Aim of the task:
Extract the listing in its entirety, keeping each line identical to the original.
◆ ◆ ◆ ◆ ◆
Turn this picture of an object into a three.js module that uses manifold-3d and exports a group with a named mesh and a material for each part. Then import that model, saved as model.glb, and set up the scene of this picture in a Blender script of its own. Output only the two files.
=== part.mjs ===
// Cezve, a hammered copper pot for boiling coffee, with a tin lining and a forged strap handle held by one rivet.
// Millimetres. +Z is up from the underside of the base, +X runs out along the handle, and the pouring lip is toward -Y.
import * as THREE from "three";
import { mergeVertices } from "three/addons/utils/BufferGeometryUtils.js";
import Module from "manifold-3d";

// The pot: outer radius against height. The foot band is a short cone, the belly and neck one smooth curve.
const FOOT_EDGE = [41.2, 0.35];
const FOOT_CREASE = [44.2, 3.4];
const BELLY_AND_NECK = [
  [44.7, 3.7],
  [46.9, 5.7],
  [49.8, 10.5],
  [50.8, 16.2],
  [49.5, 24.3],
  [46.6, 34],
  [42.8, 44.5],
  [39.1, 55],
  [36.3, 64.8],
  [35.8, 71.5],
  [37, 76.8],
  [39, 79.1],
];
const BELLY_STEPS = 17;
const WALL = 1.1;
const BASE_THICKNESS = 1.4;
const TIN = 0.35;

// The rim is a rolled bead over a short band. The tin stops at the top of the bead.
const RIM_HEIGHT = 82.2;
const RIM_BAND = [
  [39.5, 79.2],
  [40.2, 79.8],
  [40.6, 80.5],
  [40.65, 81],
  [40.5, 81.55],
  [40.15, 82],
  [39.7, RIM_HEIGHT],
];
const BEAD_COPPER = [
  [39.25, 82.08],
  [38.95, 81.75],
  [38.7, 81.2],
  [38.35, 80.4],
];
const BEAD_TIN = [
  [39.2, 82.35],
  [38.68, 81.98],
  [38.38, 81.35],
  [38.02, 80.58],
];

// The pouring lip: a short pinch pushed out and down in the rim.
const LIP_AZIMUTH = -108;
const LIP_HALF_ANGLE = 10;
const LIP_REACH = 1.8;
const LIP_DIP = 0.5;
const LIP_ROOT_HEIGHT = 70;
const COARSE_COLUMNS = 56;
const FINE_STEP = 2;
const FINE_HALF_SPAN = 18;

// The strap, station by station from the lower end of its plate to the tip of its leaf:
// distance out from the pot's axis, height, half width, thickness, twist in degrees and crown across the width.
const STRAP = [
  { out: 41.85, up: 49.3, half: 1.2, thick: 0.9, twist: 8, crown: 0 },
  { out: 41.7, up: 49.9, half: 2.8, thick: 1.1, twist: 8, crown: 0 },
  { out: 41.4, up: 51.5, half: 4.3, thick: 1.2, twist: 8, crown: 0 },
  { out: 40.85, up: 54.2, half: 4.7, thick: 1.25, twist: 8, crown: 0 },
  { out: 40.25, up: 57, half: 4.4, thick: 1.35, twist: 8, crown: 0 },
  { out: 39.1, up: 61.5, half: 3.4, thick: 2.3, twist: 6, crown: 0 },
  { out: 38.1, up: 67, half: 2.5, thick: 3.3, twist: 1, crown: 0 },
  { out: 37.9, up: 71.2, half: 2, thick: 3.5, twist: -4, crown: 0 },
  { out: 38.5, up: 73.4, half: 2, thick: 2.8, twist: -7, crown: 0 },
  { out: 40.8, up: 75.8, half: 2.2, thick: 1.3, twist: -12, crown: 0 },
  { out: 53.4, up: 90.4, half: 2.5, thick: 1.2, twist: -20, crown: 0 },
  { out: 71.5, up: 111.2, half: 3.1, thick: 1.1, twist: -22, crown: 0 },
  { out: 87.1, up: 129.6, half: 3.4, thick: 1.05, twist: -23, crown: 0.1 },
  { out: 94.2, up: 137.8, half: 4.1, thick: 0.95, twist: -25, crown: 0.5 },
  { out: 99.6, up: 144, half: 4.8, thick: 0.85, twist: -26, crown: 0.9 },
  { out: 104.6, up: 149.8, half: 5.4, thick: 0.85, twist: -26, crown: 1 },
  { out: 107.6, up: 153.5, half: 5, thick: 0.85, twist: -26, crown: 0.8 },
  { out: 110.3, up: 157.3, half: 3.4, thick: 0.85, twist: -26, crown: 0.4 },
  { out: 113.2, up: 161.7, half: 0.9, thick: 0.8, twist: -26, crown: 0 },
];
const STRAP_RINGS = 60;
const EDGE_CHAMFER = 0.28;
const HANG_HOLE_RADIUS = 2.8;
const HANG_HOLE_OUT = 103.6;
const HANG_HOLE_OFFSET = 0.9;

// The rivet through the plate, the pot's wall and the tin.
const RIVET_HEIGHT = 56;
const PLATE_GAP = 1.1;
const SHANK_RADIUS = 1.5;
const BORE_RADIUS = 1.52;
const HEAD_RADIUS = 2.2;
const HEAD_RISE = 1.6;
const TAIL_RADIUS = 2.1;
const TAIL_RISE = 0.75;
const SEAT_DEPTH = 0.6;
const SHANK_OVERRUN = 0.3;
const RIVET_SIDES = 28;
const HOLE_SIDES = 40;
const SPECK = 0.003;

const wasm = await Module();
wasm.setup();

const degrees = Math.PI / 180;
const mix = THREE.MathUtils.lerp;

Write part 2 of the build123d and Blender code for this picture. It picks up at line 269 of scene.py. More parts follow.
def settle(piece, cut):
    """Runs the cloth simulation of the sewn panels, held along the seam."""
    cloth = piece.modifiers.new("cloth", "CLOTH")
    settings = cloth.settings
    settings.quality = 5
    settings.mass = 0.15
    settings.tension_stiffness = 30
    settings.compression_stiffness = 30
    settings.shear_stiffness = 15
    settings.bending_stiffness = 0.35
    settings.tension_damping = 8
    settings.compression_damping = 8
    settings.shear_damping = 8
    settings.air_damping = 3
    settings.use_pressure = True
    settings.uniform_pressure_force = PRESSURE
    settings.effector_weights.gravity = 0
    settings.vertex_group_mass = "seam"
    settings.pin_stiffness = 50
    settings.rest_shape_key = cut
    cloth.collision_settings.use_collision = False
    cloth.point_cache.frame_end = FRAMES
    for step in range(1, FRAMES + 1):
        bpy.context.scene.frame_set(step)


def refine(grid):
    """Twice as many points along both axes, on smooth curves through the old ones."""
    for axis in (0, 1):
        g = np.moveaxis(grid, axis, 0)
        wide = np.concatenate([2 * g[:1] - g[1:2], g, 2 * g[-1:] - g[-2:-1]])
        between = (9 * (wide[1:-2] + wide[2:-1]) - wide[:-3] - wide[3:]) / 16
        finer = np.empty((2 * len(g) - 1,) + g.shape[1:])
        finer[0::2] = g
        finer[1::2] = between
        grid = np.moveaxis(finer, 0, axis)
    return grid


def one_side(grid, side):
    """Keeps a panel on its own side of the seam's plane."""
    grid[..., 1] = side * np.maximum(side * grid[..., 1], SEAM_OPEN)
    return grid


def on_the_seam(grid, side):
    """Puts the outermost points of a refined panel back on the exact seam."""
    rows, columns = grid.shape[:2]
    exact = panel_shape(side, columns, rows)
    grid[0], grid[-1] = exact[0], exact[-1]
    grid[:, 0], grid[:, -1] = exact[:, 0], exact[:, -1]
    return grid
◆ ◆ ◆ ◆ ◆
Task result:
Turn this picture of an object into a three.js module that uses manifold-3d and exports a group with a named mesh and a material for each part. Then import that model, saved as model.glb, and set up the scene of this picture in a Blender script of its own. Output only the two files.
=== part.mjs ===
// Cezve, a hammered copper pot for boiling coffee, with a tin lining and a forged strap handle held by one rivet.
// Millimetres. +Z is up from the underside of the base, +X runs out along the handle, and the pouring lip is toward -Y.
import * as THREE from "three";
import { mergeVertices } from "three/addons/utils/BufferGeometryUtils.js";
import Module from "manifold-3d";

// The pot: outer radius against height. The foot band is a short cone, the belly and neck one smooth curve.
const FOOT_EDGE = [41.2, 0.35];
const FOOT_CREASE = [44.2, 3.4];
const BELLY_AND_NECK = [
  [44.7, 3.7],
  [46.9, 5.7],
  [49.8, 10.5],
  [50.8, 16.2],
  [49.5, 24.3],
  [46.6, 34],
  [42.8, 44.5],
  [39.1, 55],
  [36.3, 64.8],
  [35.8, 71.5],
  [37, 76.8],
  [39, 79.1],
];
const BELLY_STEPS = 17;
const WALL = 1.1;
const BASE_THICKNESS = 1.4;
const TIN = 0.35;

// The rim is a rolled bead over a short band. The tin stops at the top of the bead.
const RIM_HEIGHT = 82.2;
const RIM_BAND = [
  [39.5, 79.2],
  [40.2, 79.8],
  [40.6, 80.5],
  [40.65, 81],
  [40.5, 81.55],
  [40.15, 82],
  [39.7, RIM_HEIGHT],
];
const BEAD_COPPER = [
  [39.25, 82.08],
  [38.95, 81.75],
  [38.7, 81.2],
  [38.35, 80.4],
];
const BEAD_TIN = [
  [39.2, 82.35],
  [38.68, 81.98],
  [38.38, 81.35],
  [38.02, 80.58],
];

// The pouring lip: a short pinch pushed out and down in the rim.
const LIP_AZIMUTH = -108;
const LIP_HALF_ANGLE = 10;
const LIP_REACH = 1.8;
const LIP_DIP = 0.5;
const LIP_ROOT_HEIGHT = 70;
const COARSE_COLUMNS = 56;
const FINE_STEP = 2;
const FINE_HALF_SPAN = 18;

// The strap, station by station from the lower end of its plate to the tip of its leaf:
// distance out from the pot's axis, height, half width, thickness, twist in degrees and crown across the width.
const STRAP = [
  { out: 41.85, up: 49.3, half: 1.2, thick: 0.9, twist: 8, crown: 0 },
  { out: 41.7, up: 49.9, half: 2.8, thick: 1.1, twist: 8, crown: 0 },
  { out: 41.4, up: 51.5, half: 4.3, thick: 1.2, twist: 8, crown: 0 },
  { out: 40.85, up: 54.2, half: 4.7, thick: 1.25, twist: 8, crown: 0 },
  { out: 40.25, up: 57, half: 4.4, thick: 1.35, twist: 8, crown: 0 },
  { out: 39.1, up: 61.5, half: 3.4, thick: 2.3, twist: 6, crown: 0 },
  { out: 38.1, up: 67, half: 2.5, thick: 3.3, twist: 1, crown: 0 },
  { out: 37.9, up: 71.2, half: 2, thick: 3.5, twist: -4, crown: 0 },
  { out: 38.5, up: 73.4, half: 2, thick: 2.8, twist: -7, crown: 0 },
  { out: 40.8, up: 75.8, half: 2.2, thick: 1.3, twist: -12, crown: 0 },
  { out: 53.4, up: 90.4, half: 2.5, thick: 1.2, twist: -20, crown: 0 },
  { out: 71.5, up: 111.2, half: 3.1, thick: 1.1, twist: -22, crown: 0 },
  { out: 87.1, up: 129.6, half: 3.4, thick: 1.05, twist: -23, crown: 0.1 },
  { out: 94.2, up: 137.8, half: 4.1, thick: 0.95, twist: -25, crown: 0.5 },
  { out: 99.6, up: 144, half: 4.8, thick: 0.85, twist: -26, crown: 0.9 },
  { out: 104.6, up: 149.8, half: 5.4, thick: 0.85, twist: -26, crown: 1 },
  { out: 107.6, up: 153.5, half: 5, thick: 0.85, twist: -26, crown: 0.8 },
  { out: 110.3, up: 157.3, half: 3.4, thick: 0.85, twist: -26, crown: 0.4 },
  { out: 113.2, up: 161.7, half: 0.9, thick: 0.8, twist: -26, crown: 0 },
];
const STRAP_RINGS = 60;
const EDGE_CHAMFER = 0.28;
const HANG_HOLE_RADIUS = 2.8;
const HANG_HOLE_OUT = 103.6;
const HANG_HOLE_OFFSET = 0.9;

// The rivet through the plate, the pot's wall and the tin.
const RIVET_HEIGHT = 56;
const PLATE_GAP = 1.1;
const SHANK_RADIUS = 1.5;
const BORE_RADIUS = 1.52;
const HEAD_RADIUS = 2.2;
const HEAD_RISE = 1.6;
const TAIL_RADIUS = 2.1;
const TAIL_RISE = 0.75;
const SEAT_DEPTH = 0.6;
const SHANK_OVERRUN = 0.3;
const RIVET_SIDES = 28;
const HOLE_SIDES = 40;
const SPECK = 0.003;

const wasm = await Module();
wasm.setup();

const degrees = Math.PI / 180;
const mix = THREE.MathUtils.lerp;

Write part 2 of the build123d and Blender code for this picture. It picks up at line 269 of scene.py. More parts follow.
def settle(piece, cut):
    """Runs the cloth simulation of the sewn panels, held along the seam."""
    cloth = piece.modifiers.new("cloth", "CLOTH")
    settings = cloth.settings
    settings.quality = 5
    settings.mass = 0.15
    settings.tension_stiffness = 30
    settings.compression_stiffness = 30
    settings.shear_stiffness = 15
    settings.bending_stiffness = 0.35
    settings.tension_damping = 8
    settings.compression_damping = 8
    settings.shear_damping = 8
    settings.air_damping = 3
    settings.use_pressure = True
    settings.uniform_pressure_force = PRESSURE
    settings.effector_weights.gravity = 0
    settings.vertex_group_mass = "seam"
    settings.pin_stiffness = 50
    settings.rest_shape_key = cut
    cloth.collision_settings.use_collision = False
    cloth.point_cache.frame_end = FRAMES
    for step in range(1, FRAMES + 1):
        bpy.context.scene.frame_set(step)


def refine(grid):
    """Twice as many points along both axes, on smooth curves through the old ones."""
    for axis in (0, 1):
        g = np.moveaxis(grid, axis, 0)
        wide = np.concatenate([2 * g[:1] - g[1:2], g, 2 * g[-1:] - g[-2:-1]])
        between = (9 * (wide[1:-2] + wide[2:-1]) - wide[:-3] - wide[3:]) / 16
        finer = np.empty((2 * len(g) - 1,) + g.shape[1:])
        finer[0::2] = g
        finer[1::2] = between
        grid = np.moveaxis(finer, 0, axis)
    return grid


def one_side(grid, side):
    """Keeps a panel on its own side of the seam's plane."""
    grid[..., 1] = side * np.maximum(side * grid[..., 1], SEAM_OPEN)
    return grid


def on_the_seam(grid, side):
    """Puts the outermost points of a refined panel back on the exact seam."""
    rows, columns = grid.shape[:2]
    exact = panel_shape(side, columns, rows)
    grid[0], grid[-1] = exact[0], exact[-1]
    grid[:, 0], grid[:, -1] = exact[:, 0], exact[:, -1]
    return grid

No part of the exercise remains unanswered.